A week after Moore's lauded appearance, Kassabova reminisced with Labyrinth author Kate Mosse's husband Greg Mosse about growing up in the oppressive communist-ruled People's Republic of Bulgaria. Mosse described Street Without a Name as "an extraordinary dialogue between [Kassabova] as a young woman and the mature writer" she had become.
Kassabova said Street Without a Name had provoked different reactions. Western readers would laugh at the many absurd anecdotes that she recounts, while East Europeans are reminded of the grim conditions of their own formative years, by the harshness of everyday existence she depicts in the book.

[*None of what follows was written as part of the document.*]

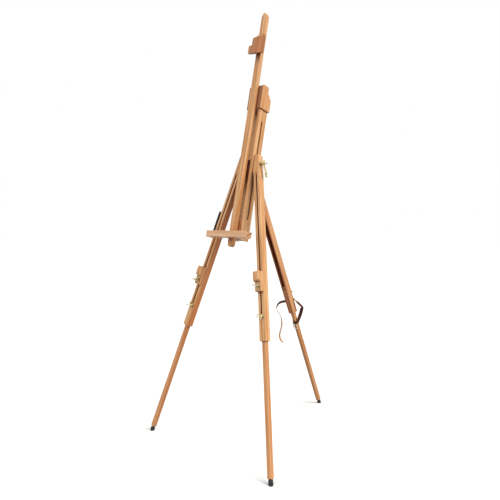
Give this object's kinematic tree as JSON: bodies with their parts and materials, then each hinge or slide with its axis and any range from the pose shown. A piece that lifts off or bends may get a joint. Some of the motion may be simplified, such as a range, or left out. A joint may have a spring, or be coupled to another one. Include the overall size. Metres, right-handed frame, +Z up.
{
  "type": "field easel",
  "caption": "Folding tripod field easel: telescopic legs with canvas pegs, and a tilting, sliding mast with a canvas tray and a top holder.",
  "frame": {"origin": "on the floor, at the middle of the box that holds the standing easel", "axes": "+Z up, -Y the front where the canvas stands, +X the right-hand side seen from the front"},
  "size_m": [0.8942, 1.0159, 2.3022],
  "materials": {
    "beech": "oiled beech",
    "beech_block": "oiled beech, end-grain blocks",
    "brass": "plated brass, slightly worn",
    "rubber": "matt black rubber",
    "handle": "black grained handle",
    "leather": "dark brown strap leather"
  },
  "bodies": {
    "right_leg": {"right_leg_channel": "beech", "right_leg_head": "beech", "right_leg_keeper": "beech_block"},
    "left_leg": {"left_leg_channel": "beech", "left_leg_head": "beech", "left_leg_keeper": "beech_block", "carry_handle": "handle", "handle_plates": "handle", "handle_screws": "brass"},
    "rear_leg": {"rear_leg_channel": "beech", "rear_leg_head": "beech", "rear_leg_keeper": "beech_block", "leather_strap": "leather", "strap_buckle": "brass", "strap_rivets": "brass"},
    "right_lower_leg": {"right_lower_leg": "beech", "right_foot": "rubber", "right_leg_bolt": "brass", "right_leg_washer": "brass"},
    "left_lower_leg": {"left_lower_leg": "beech", "left_foot": "rubber", "left_leg_bolt": "brass", "left_leg_washer": "brass"},
    "rear_lower_leg": {"rear_lower_leg": "beech", "rear_foot": "rubber", "rear_leg_bolt": "brass", "rear_leg_washer": "brass"},
    "right_leg_wing_nut": {"right_leg_wing_nut": "brass"},
    "left_leg_wing_nut": {"left_leg_wing_nut": "brass"},
    "rear_leg_wing_nut": {"rear_leg_wing_nut": "brass"},
    "right_peg": {"right_peg": "beech", "right_peg_bolt": "brass", "right_peg_washer": "brass"},
    "right_peg_wing_nut": {"right_peg_wing_nut": "brass"},
    "left_peg": {"left_peg": "beech", "left_peg_bolt": "brass", "left_peg_washer": "brass"},
    "left_peg_wing_nut": {"left_peg_wing_nut": "brass"},
    "pivot": {"pivot_bolt": "brass", "pivot_washers": "brass"},
    "lock_lever": {"lock_lever": "brass"},
    "mast": {"left_rail": "beech", "right_rail": "beech", "mast_bar": "beech", "mast_head": "beech_block", "mast_foot_block": "beech_block", "tray": "beech", "tray_screws": "brass", "mast_head_screws": "brass"},
    "top_holder": {"top_holder": "beech_block"},
    "holder_screw": {"holder_screw": "brass"}
  },
  "joints": [
    {"name": "left_leg_fold", "type": "hinge", "parent": "right_leg", "child": "left_leg", "pos_m": [0, -0.1625, 1.47], "axis": [1, 0, 0], "range_deg": [0, 35]},
    {"name": "rear_leg_fold", "type": "hinge", "parent": "right_leg", "child": "rear_leg", "pos_m": [0, -0.1625, 1.47], "axis": [-1, 0, 0], "range_deg": [0, 29]},
    {"name": "mast_tilt", "type": "hinge", "parent": "right_leg", "child": "pivot", "pos_m": [0, -0.1625, 1.47], "axis": [-1, 0, 0], "range_deg": [-4, 77.8]},
    {"name": "mast_slide", "type": "slide", "parent": "pivot", "child": "mast", "axis": [0, 0.2113, 0.9774], "range_m": [-0.22, 0.25]},
    {"name": "lock_lever_turn", "type": "hinge", "parent": "pivot", "child": "lock_lever", "pos_m": [0, -0.1625, 1.47], "axis": [1, 0, 0], "range_deg": [0, 270]},
    {"name": "left_lower_leg_slide", "type": "slide", "parent": "left_leg", "child": "left_lower_leg", "axis": [0.2437, 0.2167, 0.9453], "range_m": [0, 0.35]},
    {"name": "right_lower_leg_slide", "type": "slide", "parent": "right_leg", "child": "right_lower_leg", "axis": [-0.2437, 0.2167, 0.9453], "range_m": [0, 0.35]},
    {"name": "rear_lower_leg_slide", "type": "slide", "parent": "rear_leg", "child": "rear_lower_leg", "axis": [0, -0.4106, 0.9118], "range_m": [0, 0.54]},
    {"name": "left_peg_slide", "type": "slide", "parent": "left_lower_leg", "child": "left_peg", "axis": [0.2437, 0.2167, 0.9453], "range_m": [-0.07, 0.15]},
    {"name": "left_peg_wing_nut_turn", "type": "hinge", "parent": "left_peg", "child": "left_peg_wing_nut", "pos_m": [-0.21935, -0.3547, 0.85537], "axis": [0, -0.9747, 0.2235], "range_deg": [0, 360]},
    {"name": "right_peg_slide", "type": "slide", "parent": "right_lower_leg", "child": "right_peg", "axis": [-0.2437, 0.2167, 0.9453], "range_m": [-0.07, 0.15]},
    {"name": "right_peg_wing_nut_turn", "type": "hinge", "parent": "right_peg", "child": "right_peg_wing_nut", "pos_m": [0.21935, -0.3547, 0.85537], "axis": [0, -0.9747, 0.2235], "range_deg": [0, 360]},
    {"name": "left_leg_wing_nut_turn", "type": "hinge", "parent": "left_lower_leg", "child": "left_leg_wing_nut", "pos_m": [-0.25493, -0.36685, 0.71288], "axis": [0, -0.9747, 0.2235], "range_deg": [0, 360]},
    {"name": "right_leg_wing_nut_turn", "type": "hinge", "parent": "right_lower_leg", "child": "right_leg_wing_nut", "pos_m": [0.25493, -0.36685, 0.71288], "axis": [0, -0.9747, 0.2235], "range_deg": [0, 360]},
    {"name": "rear_leg_wing_nut_turn", "type": "hinge", "parent": "rear_lower_leg", "child": "rear_leg_wing_nut", "pos_m": [0, 0.19664, 0.74558], "axis": [0, 0.9118, 0.4106], "range_deg": [0, 360]},
    {"name": "top_holder_slide", "type": "slide", "parent": "mast", "child": "top_holder", "axis": [0, 0.2113, 0.9774], "range_m": [-0.14, 0.1]},
    {"name": "holder_screw_turn", "type": "hinge", "parent": "top_holder", "child": "holder_screw", "pos_m": [0, -0.07314, 2.13411], "axis": [1, 0, 0], "range_deg": [0, 360]}
  ]
}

"The ideal reader of this book is the East European expat generally and not just Bulgarians," she said. "I have had some amazing emails from East Europeans from all around the world, who have responded quite emotionally to the book with a lot of recognition, whereas Bulgarians in Bulgaria will probably take a dimmer view."
Indeed, Kassabova was grilled by an older Bulgarian member of the audience, who wondered what her parents thought of the book. Another questioned whether she would fear for her safety when she returned to her troubled birthplace to promote Street Without a Name's release.
And when she suggested that Bulgaria was especially sensitive to criticism because it is a small nation, her adoptive homeland also came to mind.
"New Zealand is a much more functional country than Bulgaria but it is still very concerned about its image," she said. "Foreigners who come to New Zealand are always being asked, 'So what do you think of the place?' but Kiwis really want to hear only one answer."